• **What is needed**
Check each line of the listing below for the string "this", and copy the ones that have it.

##### Dataset records #####

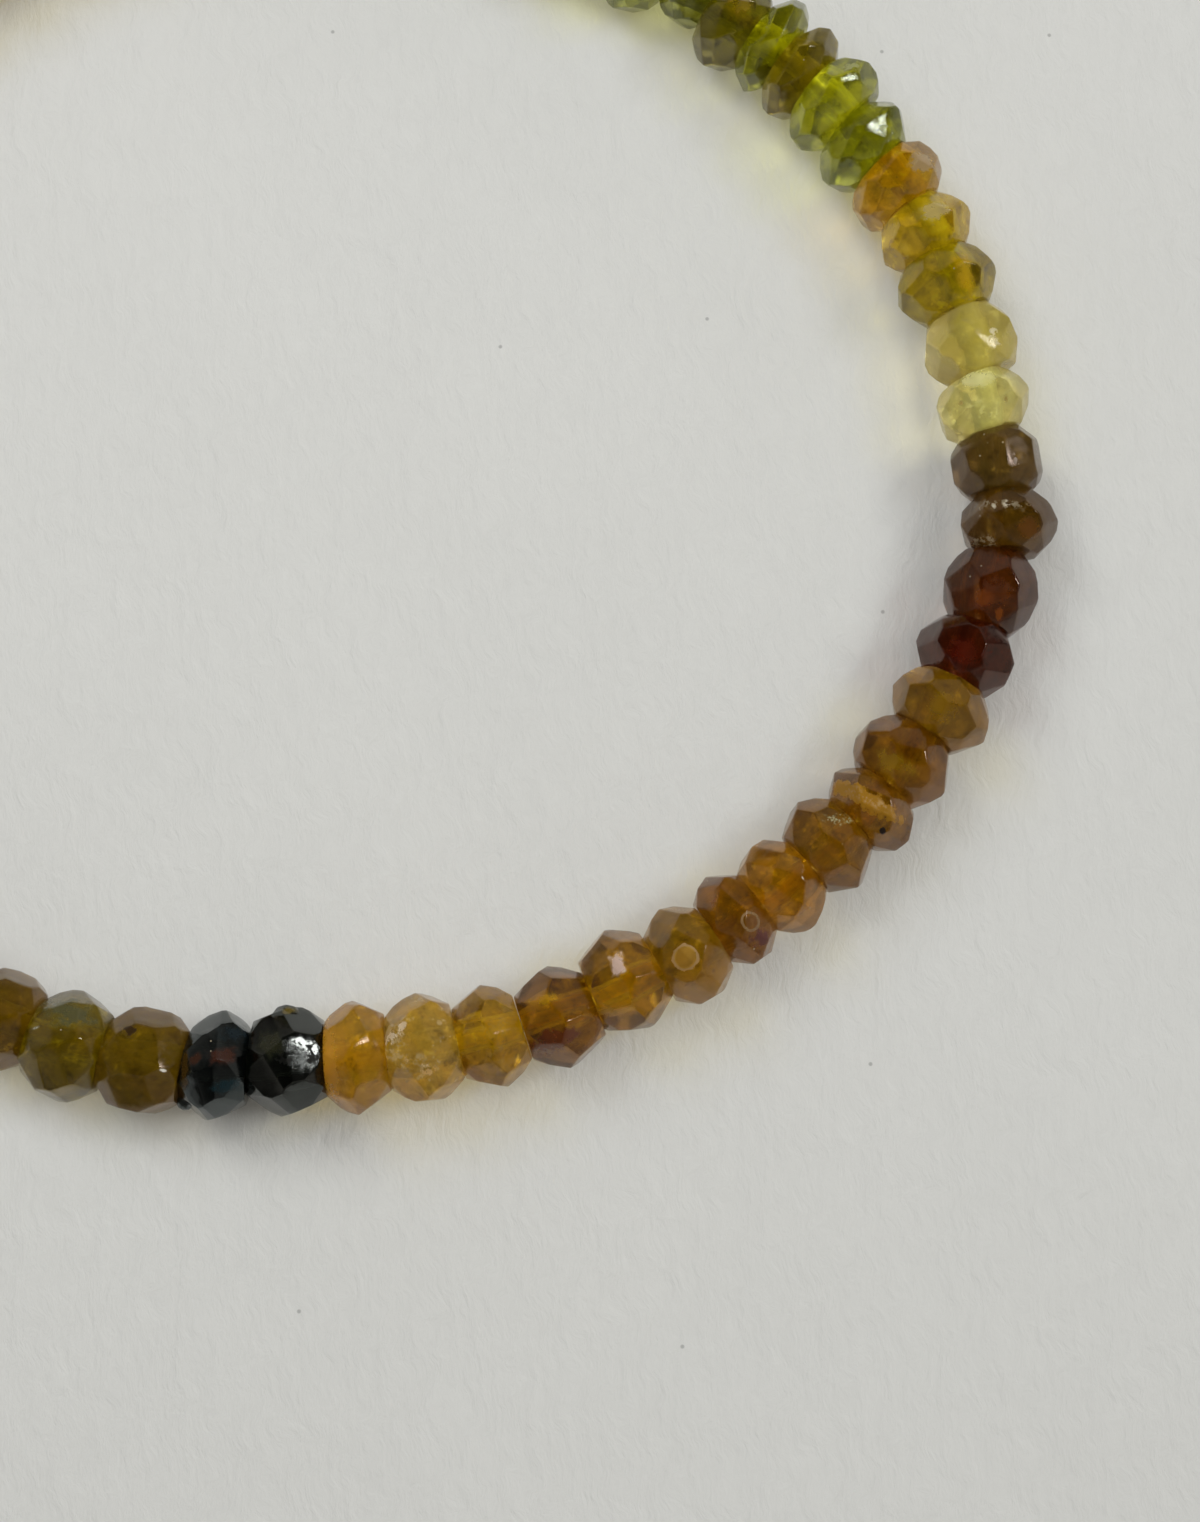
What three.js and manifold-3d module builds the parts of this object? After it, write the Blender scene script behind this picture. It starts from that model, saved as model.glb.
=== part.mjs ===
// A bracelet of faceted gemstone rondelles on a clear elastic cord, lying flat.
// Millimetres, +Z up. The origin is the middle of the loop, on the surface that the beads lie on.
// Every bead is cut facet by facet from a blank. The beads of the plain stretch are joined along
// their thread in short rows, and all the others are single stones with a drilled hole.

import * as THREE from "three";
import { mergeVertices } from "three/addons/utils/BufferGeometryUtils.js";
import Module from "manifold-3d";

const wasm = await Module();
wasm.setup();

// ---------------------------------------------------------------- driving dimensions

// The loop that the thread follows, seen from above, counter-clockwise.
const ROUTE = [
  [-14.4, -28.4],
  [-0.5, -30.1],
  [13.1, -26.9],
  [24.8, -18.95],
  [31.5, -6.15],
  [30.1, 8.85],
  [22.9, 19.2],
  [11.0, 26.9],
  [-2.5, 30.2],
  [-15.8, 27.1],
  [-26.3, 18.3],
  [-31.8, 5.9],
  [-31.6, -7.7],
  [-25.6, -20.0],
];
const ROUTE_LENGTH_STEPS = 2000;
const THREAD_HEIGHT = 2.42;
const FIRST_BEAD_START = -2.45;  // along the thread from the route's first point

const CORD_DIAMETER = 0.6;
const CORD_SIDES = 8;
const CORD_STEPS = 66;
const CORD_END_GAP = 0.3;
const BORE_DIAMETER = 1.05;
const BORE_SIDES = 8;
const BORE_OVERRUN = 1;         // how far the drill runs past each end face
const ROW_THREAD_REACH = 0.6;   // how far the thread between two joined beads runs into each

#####
##### Dataset records #####

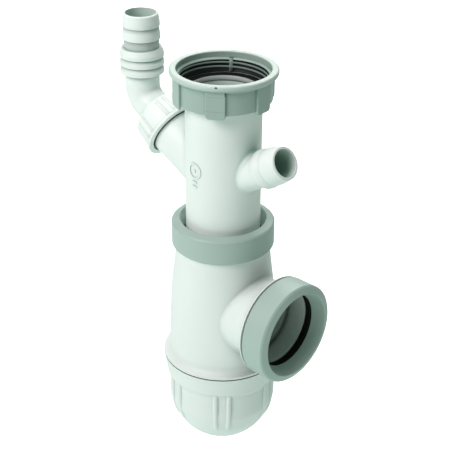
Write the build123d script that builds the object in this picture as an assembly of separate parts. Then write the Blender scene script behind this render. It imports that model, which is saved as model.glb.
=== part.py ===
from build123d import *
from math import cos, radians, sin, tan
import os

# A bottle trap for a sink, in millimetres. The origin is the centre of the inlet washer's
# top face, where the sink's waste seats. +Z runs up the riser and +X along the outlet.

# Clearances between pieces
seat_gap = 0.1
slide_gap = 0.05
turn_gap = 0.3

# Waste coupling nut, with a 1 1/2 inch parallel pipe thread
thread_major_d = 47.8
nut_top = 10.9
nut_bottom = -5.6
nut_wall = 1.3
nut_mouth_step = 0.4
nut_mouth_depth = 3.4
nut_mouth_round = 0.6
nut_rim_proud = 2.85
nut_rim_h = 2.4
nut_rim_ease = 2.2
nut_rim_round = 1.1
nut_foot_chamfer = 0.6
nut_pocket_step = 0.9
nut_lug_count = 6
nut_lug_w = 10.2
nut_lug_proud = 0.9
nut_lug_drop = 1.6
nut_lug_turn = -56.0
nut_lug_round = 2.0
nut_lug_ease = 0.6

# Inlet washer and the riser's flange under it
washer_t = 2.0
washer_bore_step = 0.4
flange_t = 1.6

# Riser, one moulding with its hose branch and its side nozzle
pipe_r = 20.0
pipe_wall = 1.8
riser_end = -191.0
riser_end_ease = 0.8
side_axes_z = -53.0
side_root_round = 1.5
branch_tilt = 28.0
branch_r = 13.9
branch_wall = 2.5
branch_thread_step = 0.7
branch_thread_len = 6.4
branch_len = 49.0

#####
##### Dataset records #####

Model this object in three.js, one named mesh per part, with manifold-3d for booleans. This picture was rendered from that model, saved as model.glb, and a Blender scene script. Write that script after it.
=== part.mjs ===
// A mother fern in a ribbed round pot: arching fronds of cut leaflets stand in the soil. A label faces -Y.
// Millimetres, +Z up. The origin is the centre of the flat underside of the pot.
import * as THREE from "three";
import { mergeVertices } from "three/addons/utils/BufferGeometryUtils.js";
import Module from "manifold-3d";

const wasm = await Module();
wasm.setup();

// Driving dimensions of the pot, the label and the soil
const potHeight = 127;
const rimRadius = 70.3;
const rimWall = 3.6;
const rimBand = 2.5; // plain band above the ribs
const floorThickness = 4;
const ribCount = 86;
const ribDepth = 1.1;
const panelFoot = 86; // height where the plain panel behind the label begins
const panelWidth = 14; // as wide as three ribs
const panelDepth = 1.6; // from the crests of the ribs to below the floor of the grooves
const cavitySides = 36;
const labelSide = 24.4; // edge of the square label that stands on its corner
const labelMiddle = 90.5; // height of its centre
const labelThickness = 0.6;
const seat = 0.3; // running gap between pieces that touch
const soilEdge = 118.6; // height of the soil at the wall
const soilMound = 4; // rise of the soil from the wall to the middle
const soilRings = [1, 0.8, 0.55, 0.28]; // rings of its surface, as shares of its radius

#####

• **Full answer**
What three.js and manifold-3d module builds the parts of this object? After it, write the Blender scene script behind this picture. It starts from that model, saved as model.glb.
Write the build123d script that builds the object in this picture as an assembly of separate parts. Then write the Blender scene script behind this render. It imports that model, which is saved as model.glb.
Model this object in three.js, one named mesh per part, with manifold-3d for booleans. This picture was rendered from that model, saved as model.glb, and a Blender scene script. Write that script after it.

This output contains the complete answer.